L’Italia non rischia (per ora)
Non dovrebbe, allo stato attuale, rischiare di finire a chiedere il sostegno dell’Unione monetaria l’Italia. Almeno, per quanto dice Citi. «Il nostro paese -indica il report- è stato protetto dalla tempesta del debito, nonostante sia entrato nella crisi» con il secondo più alto rapporto debito/Pil (120% stimato nel 2011). L’alto risparmio dei privati; un sistema bancario che è rimasto piuttosto al riparo dal credit crunch; la somma tra il debito privato e quello pubblico ai livelli di Francia e Germania; una stretta sui conti che ha dato vita ad una dinamica di deficit e Debt to Gdp positiva. Sono tutti fattori che «improbabile la richiesta di un “accesso” alle facilities dell’Unione». Tuttavia, la debolezza della crescita, l’invecchiamento della poplazione, e la possibile crisi politica possno creare non pochi problemi in futuro.

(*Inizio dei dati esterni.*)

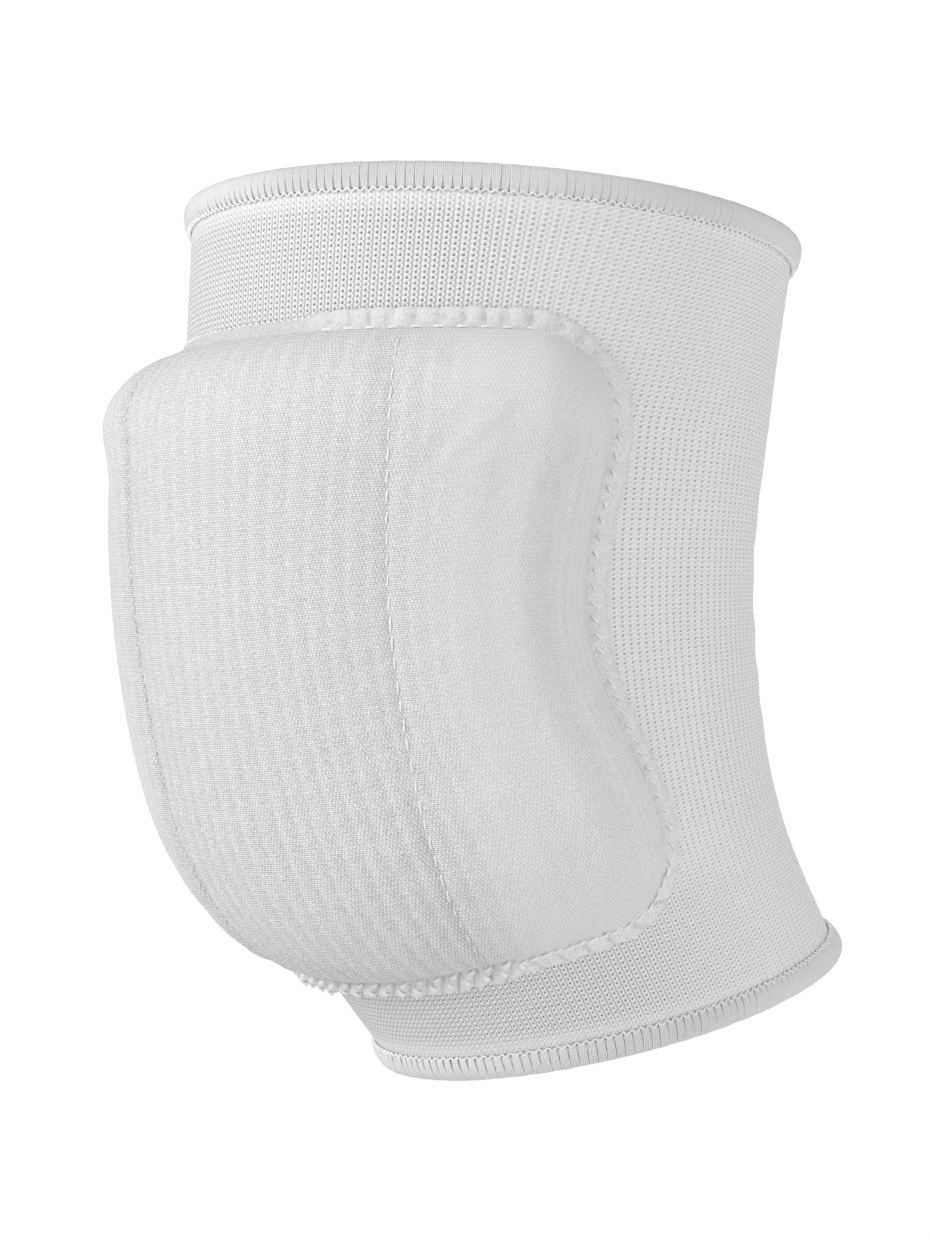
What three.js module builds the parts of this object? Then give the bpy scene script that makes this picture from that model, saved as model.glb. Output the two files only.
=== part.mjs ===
// Volleyball knee pad in the shape it has when worn on a slightly bent knee.
// A knitted elastic sleeve carries a three-cell foam pad under one sewn cover, a stitched band round the
// cover's edge, and an overlocked edging on each of the two openings.
// Millimetres, +Z up. The kneecap faces -Y and the origin is the centre of the hollow at the knee.

import * as THREE from "three";

// Centre line of the leg, from the calf opening through the knee to the thigh opening
const calfDrop = 87.7; // knee centre down to the calf opening's centre
const thighRise = 83; // knee centre up to the thigh opening's centre
const calfSetback = 50.5; // how far the calf opening's centre lies behind the knee's
const thighSetback = 10.4; // the same for the thigh opening
const calfPlaneLean = -17; // degrees: the openings' planes lean with the bent leg
const thighPlaneLean = 3.8;

// Outside of the knitted tube at the calf opening, the calf's belly, the knee and the thigh opening
const calfHalfWidth = 47.5;
const calfFront = 57;
const calfRear = 61.5;
const bellyHalfWidth = 53.5;
const bellyFront = 57;
const bellyRear = 66;
const kneeHalfWidth = 60;
const kneeFront = 62;
const kneeRear = 71;
const thighHalfWidth = 65;
const thighFront = 71.3;
const thighRear = 70.8;
const bellyAlong = 0.18; // places between the calf opening (0) and the thigh opening (1)
const kneeAlong = 0.565;

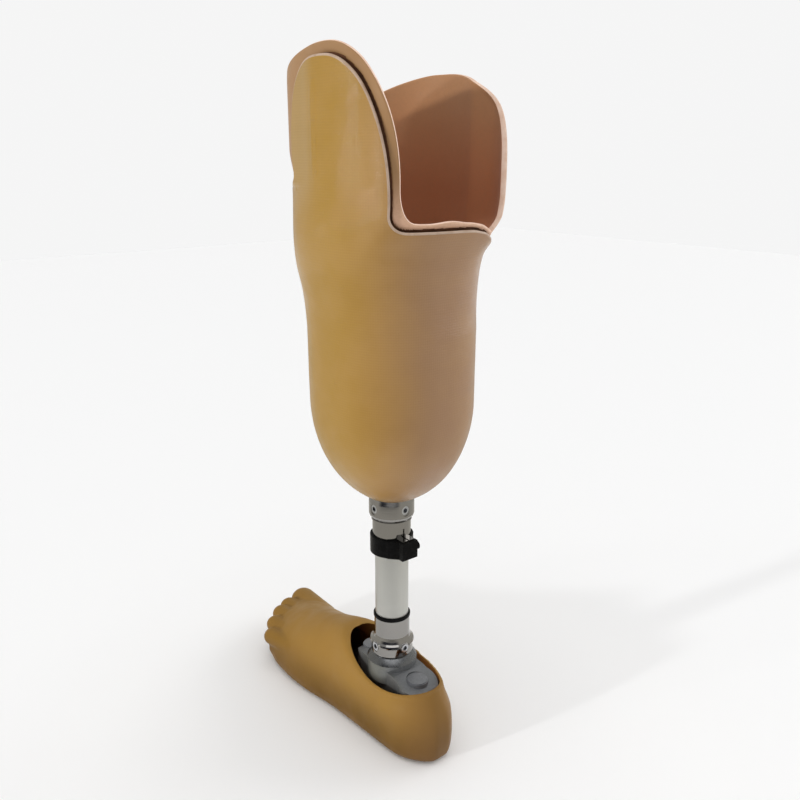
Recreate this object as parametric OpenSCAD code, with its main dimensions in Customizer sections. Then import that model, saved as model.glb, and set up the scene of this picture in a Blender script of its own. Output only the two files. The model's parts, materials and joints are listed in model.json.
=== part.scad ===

La Spagna non può essere salvata con gli attuali fondi anti-crisi
Madrid, fino alla fine del 2010, ha sfruttato la benevolenza dei mercati. Dopo la pubblicazione deglistress test sulle banche in luglio, i timori degli investitori sul sistema finanziario iberico erano spariti. Inoltre, le entrate fiscali, anche grazie alle misure adottate nel maggio 2010, erano aumentate. Il che aveva fatto pensare: il peggio è passato. Putroppo, non è così. I dati sulla solidità patrimoniale degli istituti finanziari sono stati messi in discussione; inoltre, il tasso di disoccupazione è molto elevato; poi, l’autonomia fiscale di diverse regioni impedisce una concreta attuazione della stretta fiscale voluta dal governo centrale. Come già ampiamento indicato, Madrid è un po’ la linea del piave per l’esistenza di Eurolandia. Ciò che aggiunge Citi è che: «L’attuale ampiezza dei fondi» straordinari anti-crisi «sembrano insufficienti per prevenire attacchi speculativi o a finanziare la Spagna nei prossimi tre anni».